Even when I first met her, she would look at me like a thief about to steal something. I would go out of my way to please her, I would try to be helpful, considerate, always reminding my DH to call her, buy her flowers whenever we see her and making husband hand it to her even if I bought and picked it out.
It took two years to realize this woman is just awful. She’s never liked me, and in the beginning she was slick at disguising it – cutting comments only when I’m in the room to hear, gives me looks when she thinks I’m not looking. I thought I was imagining things! Being too sensitive. “There’s no way someone that vile can raise such a wonderful man!”, I thought.
I wasn’t imagining it and I just don’t know how to deal with it! How do I deal with it? Can someone please offer me some words of wisdom?! I don’t even want to explain how she last disrespected me! Thinking of her churns my stomach! Do I just ignore it? She is my MIL afterall?! Do I refuse to see her again and create a drift in the family?
I would never have DH chose, and never have ever hinted at it. I know she will always be his mother but I can no longer pretend! We live in the same city! There’s birthdays, holidays, all of it. Do I just not go?

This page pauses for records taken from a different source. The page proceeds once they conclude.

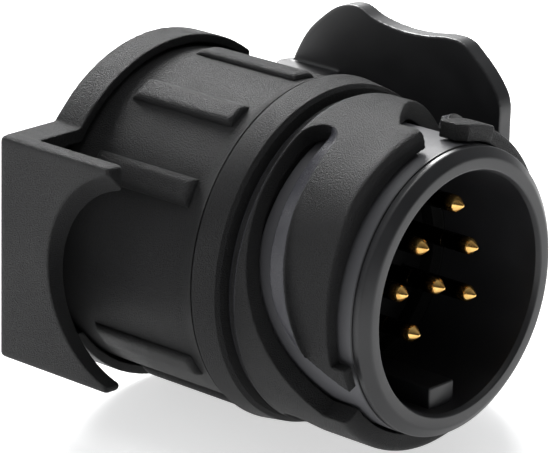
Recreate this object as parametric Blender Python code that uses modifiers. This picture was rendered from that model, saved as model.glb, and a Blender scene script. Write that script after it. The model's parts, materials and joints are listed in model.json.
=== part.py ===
"""Trailer wiring adapter: a 13-pin plug in front and a 7-pin socket behind, on one axis.

The connector axis is world X. The plug's mouth looks along +X and the lid closes the rear.
The lid's finger plate is on -Y, the hinge and the wing are on +Y, and the origin is where the
axis meets the flat back of the closed lid. Lengths below are in millimetres. Depth is measured
backwards from a plane just inside the plug's mouth.
"""
import math

import bmesh
import bpy
from mathutils import Matrix, Vector

MM = 0.001
MERGE = 0.000001            # merge distance of every modifier, in metres

# Driving dimensions
LENGTH = 54.7               # from the plane of depth 0 to the back of the lid
MOUTH = -0.4                # depth of the shroud's lip
PLATE_OUTER = 28.9          # axis to the outer face of the lid's finger plate
WING_INNER, WING_OUTER = 25.2, 27.9
WING_TOP = 25.4             # axis to the top of the wing
GAP = 0.3                   # gap between neighbouring pieces

SHROUD_BORE = 16.0
SHROUD_OUTER = 19.2
COLLAR_OUTER = 22.2
COLLAR_BORE = 19.6
COLLAR_FRONT, COLLAR_REAR = 3.7, 19.0
FLANGE_OUTER = 23.4
FLANGE_FRONT, FLANGE_REAR = 21.1, 25.1
BARREL_OUTER = 21.3
BARREL_BORE = 19.3
BARREL_REAR = 51.7
RIB_CREST = 22.4
RIB_FRONT, RIB_REAR = 28.8, 46.5
LID_OUTER = 23.9
LID_FRONT = 49.7

# Seven contacts of the plug, as (radius, angle from +Y towards +Z)
PIN_SEATS = [(0.0, 0.0), (7.6, 31.0), (7.2, 120.5), (7.5, 173.0), (7.0, 228.0), (7.0, 338.5),
             (10.9, 73.0)]
PIN_RADIUS = 1.15
PIN_TIP, PIN_TAIL = 2.5, 28.2

# Rear socket
SOCKET_RADIUS = 12.6
SOCKET_FRONT, SOCKET_REAR = 36.4, 49.8
TUBE_CIRCLE = 8.4
TUBE_OUTER, TUBE_BORE = 2.7, 1.9

# Hinge of the lid, a vertical pin
HINGE_DEPTH, HINGE_Y = 50.6, 24.2
HINGE_PIN_RADIUS = 1.1
KNUCKLE_RADIUS = 2.4
EAR_INNER, EAR_OUTER = 11.6, 15.4

BLACK = (0.022, 0.022, 0.024)
DARK_GREY = (0.05, 0.05, 0.055)


def x_at(depth):
    """World X, in millimetres, of a depth."""
    return LENGTH - depth


def polar(radius, degrees):
    """Y and Z of a point at a radius and an angle from +Y towards +Z."""
    angle = math.radians(degrees)
    return radius * math.cos(angle), radius * math.sin(angle)


# Scene set-up

for old in list(bpy.data.objects):
    bpy.data.objects.remove(old, do_unlink=True)

parts = bpy.data.collections.new("trailer_wiring_connector")
cutters = bpy.data.collections.new("cutters")
for collection in (parts, cutters):
    bpy.context.scene.collection.children.link(collection)


def material(name, colour, roughness, metallic=0.0):
    mat = bpy.data.materials.new(name)
    mat.use_nodes = True
    shader = mat.node_tree.nodes["Principled BSDF"]
    shader.inputs["Base Color"].default_value = (*colour, 1.0)
    shader.inputs["Roughness"].default_value = roughness
    shader.inputs["Metallic"].default_value = metallic
    return mat


# Makers of simple shapes

def add_object(name, mesh, mat=None):
    """A part when it has a material, and a cutter when it has none."""
    obj = bpy.data.objects.new(name, mesh)
    if mat is None:
        cutters.objects.link(obj)
        obj.hide_render = True
        obj.display_type = 'WIRE'
    else:
        parts.objects.link(obj)
        mesh.materials.append(mat)
    return obj


def turned(name, profile, mat=None, steps=48, centre=(0.0, 0.0)):
    """A solid of revolution about X: profile is (depth, radius), front to rear outside.

    A profile that starts and ends on the axis stays open there; any other is closed.
    """
    mesh = bpy.data.meshes.new(name)
    verts = [(radius * MM, 0.0, x_at(depth) * MM) for depth, radius in profile]
    edges = [(i, i + 1) for i in range(len(verts) - 1)]
    if profile[0][1] > 0.0:
        edges.append((len(verts) - 1, 0))
    mesh.from_pydata(verts, edges, [])
    obj = add_object(name, mesh, mat)
    obj.location = (0.0, centre[0] * MM, centre[1] * MM)
    obj.rotation_euler = (0.0, math.pi / 2, 0.0)
    screw = obj.modifiers.new("turn", 'SCREW')
    screw.axis = 'Z'
    screw.steps = steps
    screw.render_steps = steps
    screw.use_merge_vertices = True
    screw.merge_threshold = MERGE
    return obj


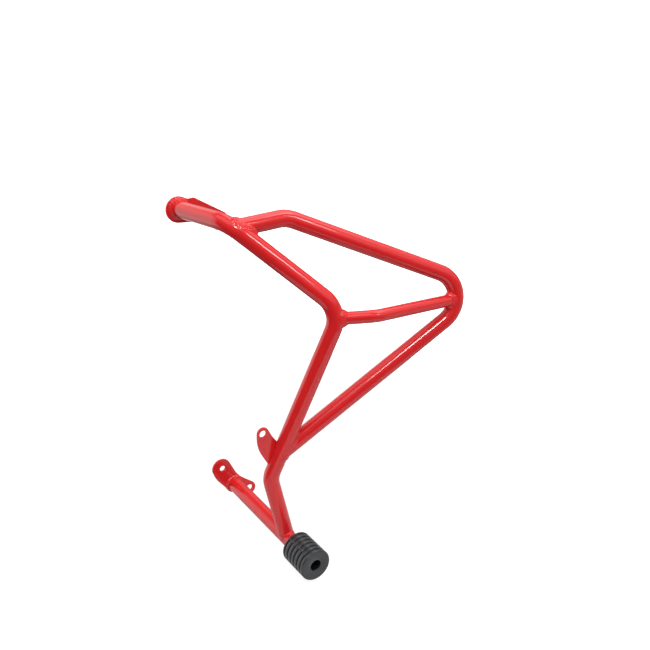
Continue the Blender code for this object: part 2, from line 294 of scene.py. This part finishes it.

I should also mention that we moved to my husband’s hometown, where I know no one. He’s closer to his family and found a great job here, it made sense and to me, it was worth the sacrifice. But with MIL trying to dominate all of our weekends, and spending anymore time with her is like getting a root canal, this is too much of a sacrifice.
Here I thought we’d live happily ever after, just the two of us and our future family. What do I do?